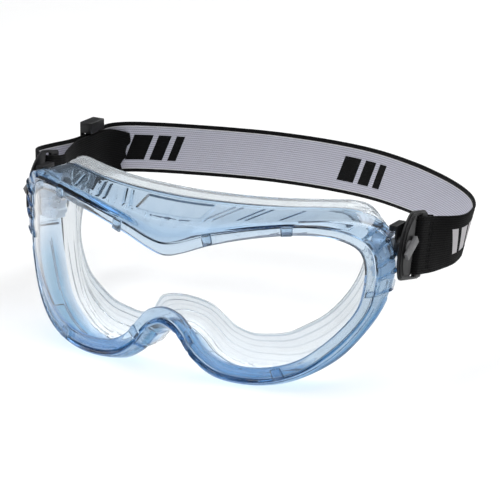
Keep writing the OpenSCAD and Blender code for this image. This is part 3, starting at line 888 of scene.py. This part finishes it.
def even_route(step):
    """Route parameters at about equal steps, and the distance run at each, in millimetres."""
    t = np.linspace(STRAP_STARTS_AT, STRAP_ENDS_AT, 12001)
    run = length_along(on_route(t))
    at = np.linspace(0, run[-1], int(run[-1] / step) + 1)
    return np.interp(at, run, t), at


def strap_axes(t):
    """Middle points, and unit vectors to the grey face's side and upwards, at t."""
    e = 0.03
    p = on_route(t)
    along = unit(on_route(np.minimum(t + e, STRAP_ENDS_AT)) - on_route(np.maximum(t - e, 0)))
    near = np.min([np.abs(t - slot) for slot in SLOTS_AT], 0) / LEAN_REACH
    lean = np.radians(CLIP_TILT) * np.clip(2 - 2 * near, 0, 1)
    upright = np.stack([0 * lean, np.sin(lean), np.cos(lean)], -1)
    rise = unit(upright - along * (along * upright).sum(-1, keepdims=True))
    roll = np.clip(1 - ((t - ROLL_AT) / ROLL_REACH) ** 2, 0, 1) ** 2 * math.radians(ROLL_MOST)
    roll = roll[..., None]
    up = rise * np.cos(roll) - np.cross(rise, along) * np.sin(roll)
    return p, np.cross(up, along), up, along


def strap_profile():
    """Points round the strap's section: offset to the grey side and upwards, and which face."""
    half_w, half_t, r = STRAP_W / 2, STRAP_T / 2, 0.45
    columns = 24
    rise = np.linspace(-half_w + r, half_w - r, columns + 1)
    corner = [math.pi / 2 * k / 3 for k in range(1, 3)]
    points = [(half_t, y, 1) for y in rise]
    points += [(half_t - r + r * math.cos(a), half_w - r + r * math.sin(a), 0) for a in corner]
    points += [(half_t - r, half_w, 0), (r - half_t, half_w, 0)]
    points += [(r - half_t - r * math.sin(a), half_w - r + r * math.cos(a), 0) for a in corner]
    points += [(-half_t, y, 0) for y in rise[::-1]]
    points += [(r - half_t - r * math.cos(a), r - half_w - r * math.sin(a), 0) for a in corner]
    points += [(r - half_t, -half_w, 0), (half_t - r, -half_w, 0)]
    points += [(half_t - r + r * math.sin(a), r - half_w - r * math.cos(a), 0) for a in corner]
    return points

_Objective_
Repeat the material word for word, in full.

_Solution below_
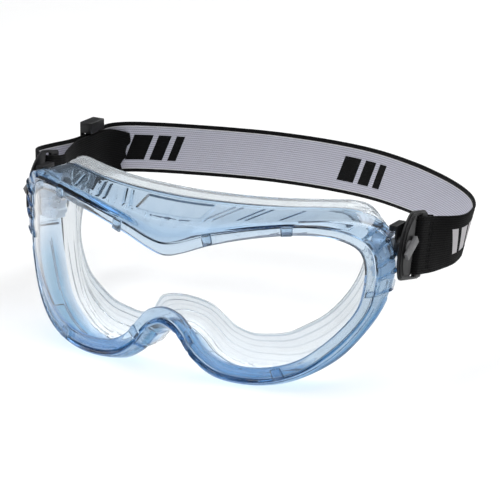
Keep writing the OpenSCAD and Blender code for this image. This is part 3, starting at line 888 of scene.py. This part finishes it.
def even_route(step):
    """Route parameters at about equal steps, and the distance run at each, in millimetres."""
    t = np.linspace(STRAP_STARTS_AT, STRAP_ENDS_AT, 12001)
    run = length_along(on_route(t))
    at = np.linspace(0, run[-1], int(run[-1] / step) + 1)
    return np.interp(at, run, t), at


def strap_axes(t):
    """Middle points, and unit vectors to the grey face's side and upwards, at t."""
    e = 0.03
    p = on_route(t)
    along = unit(on_route(np.minimum(t + e, STRAP_ENDS_AT)) - on_route(np.maximum(t - e, 0)))
    near = np.min([np.abs(t - slot) for slot in SLOTS_AT], 0) / LEAN_REACH
    lean = np.radians(CLIP_TILT) * np.clip(2 - 2 * near, 0, 1)
    upright = np.stack([0 * lean, np.sin(lean), np.cos(lean)], -1)
    rise = unit(upright - along * (along * upright).sum(-1, keepdims=True))
    roll = np.clip(1 - ((t - ROLL_AT) / ROLL_REACH) ** 2, 0, 1) ** 2 * math.radians(ROLL_MOST)
    roll = roll[..., None]
    up = rise * np.cos(roll) - np.cross(rise, along) * np.sin(roll)
    return p, np.cross(up, along), up, along


def strap_profile():
    """Points round the strap's section: offset to the grey side and upwards, and which face."""
    half_w, half_t, r = STRAP_W / 2, STRAP_T / 2, 0.45
    columns = 24
    rise = np.linspace(-half_w + r, half_w - r, columns + 1)
    corner = [math.pi / 2 * k / 3 for k in range(1, 3)]
    points = [(half_t, y, 1) for y in rise]
    points += [(half_t - r + r * math.cos(a), half_w - r + r * math.sin(a), 0) for a in corner]
    points += [(half_t - r, half_w, 0), (r - half_t, half_w, 0)]
    points += [(r - half_t - r * math.sin(a), half_w - r + r * math.cos(a), 0) for a in corner]
    points += [(-half_t, y, 0) for y in rise[::-1]]
    points += [(r - half_t - r * math.cos(a), r - half_w - r * math.sin(a), 0) for a in corner]
    points += [(r - half_t, -half_w, 0), (half_t - r, -half_w, 0)]
    points += [(half_t - r + r * math.sin(a), r - half_w - r * math.cos(a), 0) for a in corner]
    return points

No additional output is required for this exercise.